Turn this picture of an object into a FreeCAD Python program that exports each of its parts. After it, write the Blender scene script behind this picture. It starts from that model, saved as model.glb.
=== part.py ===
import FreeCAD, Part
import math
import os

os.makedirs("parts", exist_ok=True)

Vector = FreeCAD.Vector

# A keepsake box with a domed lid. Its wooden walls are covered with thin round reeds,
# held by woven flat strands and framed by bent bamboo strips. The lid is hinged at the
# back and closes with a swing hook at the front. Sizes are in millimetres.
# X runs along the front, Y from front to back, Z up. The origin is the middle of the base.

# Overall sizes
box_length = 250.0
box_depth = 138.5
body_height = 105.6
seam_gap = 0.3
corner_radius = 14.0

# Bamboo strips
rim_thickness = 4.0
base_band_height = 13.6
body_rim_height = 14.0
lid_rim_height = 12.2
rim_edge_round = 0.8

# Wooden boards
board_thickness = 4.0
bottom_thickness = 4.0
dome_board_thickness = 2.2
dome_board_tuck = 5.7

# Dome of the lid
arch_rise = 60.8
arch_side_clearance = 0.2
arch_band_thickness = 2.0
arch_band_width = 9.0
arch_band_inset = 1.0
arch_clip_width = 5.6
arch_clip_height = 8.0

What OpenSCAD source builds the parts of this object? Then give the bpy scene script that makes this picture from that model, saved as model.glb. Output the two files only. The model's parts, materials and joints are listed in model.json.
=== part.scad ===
····················
__DIRECTIONS__: Print the whole listing again, exactly.

__OUTPUT FOR THIS EXERCISE__:
Turn this picture of an object into a FreeCAD Python program that exports each of its parts. After it, write the Blender scene script behind this picture. It starts from that model, saved as model.glb.
=== part.py ===
import FreeCAD, Part
import math
import os

os.makedirs("parts", exist_ok=True)

Vector = FreeCAD.Vector

# A keepsake box with a domed lid. Its wooden walls are covered with thin round reeds,
# held by woven flat strands and framed by bent bamboo strips. The lid is hinged at the
# back and closes with a swing hook at the front. Sizes are in millimetres.
# X runs along the front, Y from front to back, Z up. The origin is the middle of the base.

# Overall sizes
box_length = 250.0
box_depth = 138.5
body_height = 105.6
seam_gap = 0.3
corner_radius = 14.0

# Bamboo strips
rim_thickness = 4.0
base_band_height = 13.6
body_rim_height = 14.0
lid_rim_height = 12.2
rim_edge_round = 0.8

# Wooden boards
board_thickness = 4.0
bottom_thickness = 4.0
dome_board_thickness = 2.2
dome_board_tuck = 5.7

# Dome of the lid
arch_rise = 60.8
arch_side_clearance = 0.2
arch_band_thickness = 2.0
arch_band_width = 9.0
arch_band_inset = 1.0
arch_clip_width = 5.6
arch_clip_height = 8.0

What OpenSCAD source builds the parts of this object? Then give the bpy scene script that makes this picture from that model, saved as model.glb. Output the two files only. The model's parts, materials and joints are listed in model.json.
=== part.scad ===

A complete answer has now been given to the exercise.